Flash
Adobe Flash is a browser plugin that’s used to add attractive special effects and animations to web pages. Flash is often used for small parts of pages, and occasionally for entire websites.
Advantages
- Attractive animation: Flash can give the user a rich visual experience that’s more interactive than what the Web usually allows, without the delays of reloading pages.
- Wide acceptance: Over 98% of Internet users have some version of the Flash plugin installed in their browser, so your special effects will be seen without forcing the user to install some other plugin that they don’t have.
- Great for video: Because of Flash’s wide acceptance, video that’s encoded in Flash can be seen by almost all Internet users, without interrupting them to download special software first. This is why YouTube, for instance, uses Flash.
Disadvantages
- Lack of user navigational control: Websites created in Flash often force visitors to sit through presentations and animations, and limit a visitor’s ability to navigate to the areas they’re interested in, or to skim. This problem can be reduced somewhat by giving the user a wide range of controls.
- Slow loading: When an entire website is coded in Flash, it can take a while to load. Meanwhile the visitor is bored, waiting for the site to load. This is much less of an issue for small Flash features that are incorporated into a larger non-Flash website.
- Not search engine friendly: Search engines understand very little Flash. So if a website is all in Flash, it’s mostly hidden to search engines. Some websites include alternate versions in HTML to be accessible to search engines and to visitors who don’t want to use Flash.

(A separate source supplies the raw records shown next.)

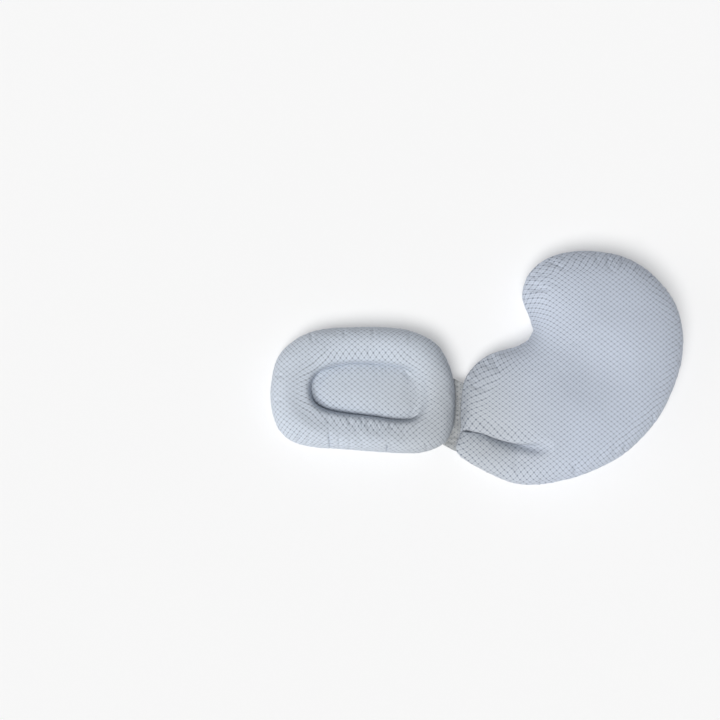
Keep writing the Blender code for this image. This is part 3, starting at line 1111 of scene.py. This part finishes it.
def overheadCamera():
    tilt = math.radians(studio["tilt"])
    camera = bpy.data.cameras.new("camera")
    camera.sensor_width = studio["sensorWidth"]
    camera.lens = camera.sensor_width * studio["distance"] / studio["viewWidth"]
    obj = bpy.data.objects.new("camera", camera)
    aim = Vector(studio["aim"])
    obj.location = aim + studio["distance"] * Vector((0, -math.sin(tilt), math.cos(tilt)))
    obj.rotation_euler = (tilt, 0, 0)
    bpy.context.scene.collection.objects.link(obj)
    bpy.context.scene.camera = obj


def studioLight():
    world = bpy.data.worlds.new("studio")
    world.use_nodes = True
    tree = world.node_tree
    tree.nodes.clear()
    direction = addNode(tree, "ShaderNodeTexCoord").outputs["Generated"]
    height = addNode(tree, "ShaderNodeSeparateXYZ", None, {0: direction}).outputs[2]
    strength = addNode(
        tree,
        "ShaderNodeMapRange",
        None,
        {
            0: height,
            1: studio["horizonTo"],
            2: studio["overheadFrom"],
            3: studio["horizonStrength"],
            4: studio["overheadStrength"],
        },
    )
    white = linearColour("#FFFFFF")
    sky = addNode(tree, "ShaderNodeBackground", None, {"Color": white, "Strength": strength.outputs[0]})
    addNode(tree, "ShaderNodeOutputWorld", None, {"Surface": sky.outputs[0]})
    bpy.context.scene.world = world
    for name, (place, width, power) in studio["lights"].items():
        softLight(name, place, width, power)
    bpy.context.scene.view_settings.view_transform = "Standard"


plainFloor()
studioLight()
overheadCamera()
print("floor, lights and camera are in place")

head = headCushion()
belly = bellyCushion()
band = joiningBand()
for obj, node, slotName, cotton in (
    (head, "head_cushion", "head_cloth", "headCotton"),
    (belly, "belly_cushion", "belly_cloth", "bellyCotton"),
    (band, "joining_band", "band_cloth", "bandCotton"),
):
    obj.data.materials.append(printedCotton(cotton, *clothColours[cotton]))
    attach(obj, "root")
    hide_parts(node)
    print(obj.name, "triangles", sum(len(p.vertices) - 2 for p in obj.data.polygons))

thread = threadMaterial()
padThread = padStitches(belly, thread)
bandThread = bandStitches(band, thread)
for obj, slotName in ((padThread, "belly_cloth"), (bandThread, "band_cloth")):
    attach(obj, "root")
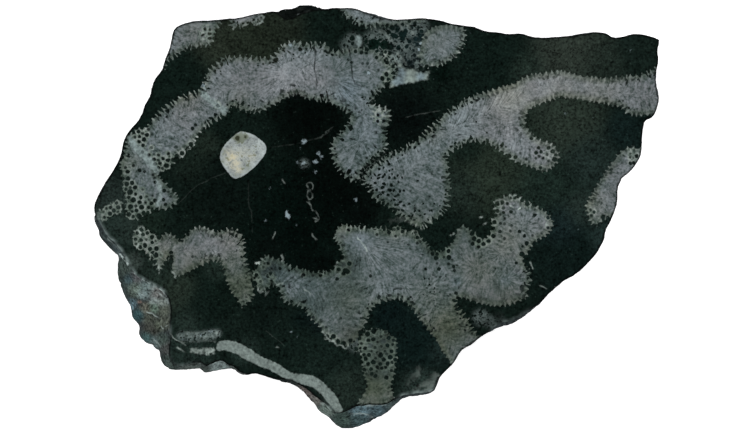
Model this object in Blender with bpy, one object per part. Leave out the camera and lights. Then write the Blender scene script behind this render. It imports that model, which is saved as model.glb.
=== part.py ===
"""A polished slab of black limestone that holds a branching fossil coral.

The slab is one stone. Its top is sawn flat and polished, its underside is sawn flat, and all round
it the stone is broken: scoops left by the hammer, and a long shelving break at the lower left and
at the lower tip. Metres, +Z up. The origin is under the middle of the slab, on its underside.
"""

import math
import random

import bmesh
import bpy
from mathutils import Vector, noise

MM = 0.001

# Driving sizes
SLAB_WIDTH = 100.0 * MM
SLAB_THICKNESS = 14.0 * MM

# The outline is given in pixels of the photograph, which looks straight down on the polished face
PHOTO_LEFT, PHOTO_RIGHT = 93.1, 659.1
PHOTO_TOP, PHOTO_BOTTOM = 4.2, 428.6
PIXEL = SLAB_WIDTH / (PHOTO_RIGHT - PHOTO_LEFT)

# Edge of the polished face, clockwise from the left tip. A station is (x, y), or (x, y, run x, run y)
# where the break below it runs out past the edge and shows from above.
UPPER_LEFT_EDGE = [
    (94, 212), (94, 204), (97, 196), (103, 185), (112, 171), (118, 160), (121, 152), (122, 144),
    (124, 138), (129, 130), (136, 122), (141, 114), (144, 105), (150, 96), (152, 85), (155, 77),
    (161, 70), (164, 60), (169, 48), (171, 38), (173, 30), (178, 25), (187, 22), (199, 20),
]
TOP_EDGE = [
    (218, 20), (227, 18), (240, 17), (252, 14), (264, 12), (272, 11), (279, 13.5, 0, -1.5),
    (284, 18, -1, -8), (291, 17.5, 1, -11), (298, 14, 1, -9.5), (306, 11, 1, -7),
    (315, 9, 0, -4), (324, 8), (345, 7), (355, 8), (363, 11), (378, 16), (392, 19), (407, 18.5),
    (422, 18), (440, 20), (450, 23), (463, 25), (473, 26), (481, 29), (487, 31), (500, 32),
    (508, 33.5), (520, 33), (530, 35.5), (541, 37), (560, 36), (572, 35), (582, 33), (593, 31.5),
    (605, 33), (613, 37), (623, 36), (632, 33.5), (643, 34), (651, 36), (657, 38),
]
RIGHT_EDGE = [
    (659, 41), (657, 50), (658, 60), (656, 70), (655, 80), (657, 90), (658.5, 98), (657, 106),
    (653, 115), (645, 120), (643, 126), (642, 134), (641, 150), (639, 158), (634, 166),
    (628, 172.5), (622, 177), (619, 183), (617, 190), (617, 200), (615, 208), (610, 221),
    (605, 230), (604, 238), (600, 246), (596, 253), (590, 260), (581, 269), (572, 276),
]
LOWER_RIGHT_EDGE = [
    (563, 281), (550, 292), (540, 302), (528, 310, 1, 1), (520, 316, 1, 2), (510, 321, 0, 2),
    (500, 323, 0, 2), (489, 331), (478, 338), (471, 344), (461, 350), (455, 360), (450, 366),
    (440, 376), (436, 385), (430, 391, 1, 1), (418, 393, 0, 2), (407, 394, 0, 2),
]
LOWER_TIP_BREAK = [
    (396, 398, 2, 3), (387, 404, 1, 6), (378, 405, 0, 12), (368, 405, -1, 19.5), (358, 406, -3, 22.5),
    (350, 409, -5, 21.5), (343, 412, -6, 12), (337, 413, -5, 4), (331, 409, -6, 5),
    (326, 404, -6, 6), (320, 400, -4, 5), (313, 395, -3, 4),
]
BOTTOM_EDGE = [
    (301, 386, -1, 3), (290, 380, 0, 2.5), (280, 379, 0, 1.5), (270, 377), (262, 375), (254, 373),
    (247, 374.5), (240, 372, 0, 1), (234, 367), (229, 365, 0, 2), (221, 361, 1, 8.5),
    (212, 363, -1, 8), (206, 366, -2, 4), (200, 362, 0, 5), (191, 363, 0, 6), (182, 366, -2, 4),
]
LOWER_LEFT_BREAK = [
    (173, 365, -4, 4), (169, 358, -6, 3), (168, 350, -9, 1), (169, 340, -16, 4),
    (169, 330, -24, 11), (169, 318, -29, 16), (170, 307, -32, 18), (168, 299, -35, 18),
    (163, 291, -31, 19), (157, 287, -28, 17), (149, 283, -25, 12), (142, 279, -21, 9),
    (136, 275, -18, 5), (131, 270, -14, 0), (127, 262, -8.5, 0), (122, 253, -5, 2),
    (116, 245, -7, 4), (109, 238, -6, 4), (103, 230, -5, 3), (98, 221, -4, 1),
]
FACE_EDGE = (
    UPPER_LEFT_EDGE
    + TOP_EDGE
    + RIGHT_EDGE
    + LOWER_RIGHT_EDGE
    + LOWER_TIP_BREAK
    + BOTTOM_EDGE
    + LOWER_LEFT_BREAK
)

CURVE_STEPS = 8  # points of the smooth curve between one station and the next

# The broken side: rings of points from the polished face down to the underside
RING_POINTS = 360
RING_DEPTHS = (0.0, 0.03, 0.09, 0.17, 0.27, 0.38, 0.50, 0.62, 0.74, 0.86, 0.95, 1.0)
NOSE_DEPTHS = (0.28, 0.72)  # where a short and a long shelving break reach furthest out
SHELVING_RUN = 0.9 * MM  # a break that runs out this far or more is a shelving one
LONG_RUN = 5.0 * MM  # and one that runs out this far is a long one
NOTCHES_FADE = 0.55  # share of the thickness over which the face edge's small notches die out
NOTCH_LENGTH = 6.0 * MM  # notches shorter than this are the small ones
NORMAL_REACH = 3  # ring points either side from which the outward direction is taken
FOOT_ARRIS = 0.45 * MM  # the worn edge of the underside

# Elsewhere the side draws in towards the underside, by an amount that waves round the slab
LEAN_LEAST, LEAN_MOST = 0.6 * MM, 3.4 * MM
LEAN_WAVES = ((3, 0.4), (5, 2.1), (8, 4.4))  # waves round the slab, and where each starts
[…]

- Can’t bookmark pages or link to them: When an entire website is coded within a single Flash “applet”, it will appear at a single URL — which means that the visitor can bookmark or link to the entire website, but not specific content (“pages”) within the site. The visitor may also become frustrated upon hitting the browser’s “Back” button, which will leave the entire website.
Choosing Flash
A little Flash can go a long way. It’s usually best used for small, rich special effects within a website, for video clips, for larger interactive features that don’t need to be indexed by search engines, and occasionally–when a really animation-oriented website is needed–for the entire website when coupled with a separate HTML version (though that adds to the development cost).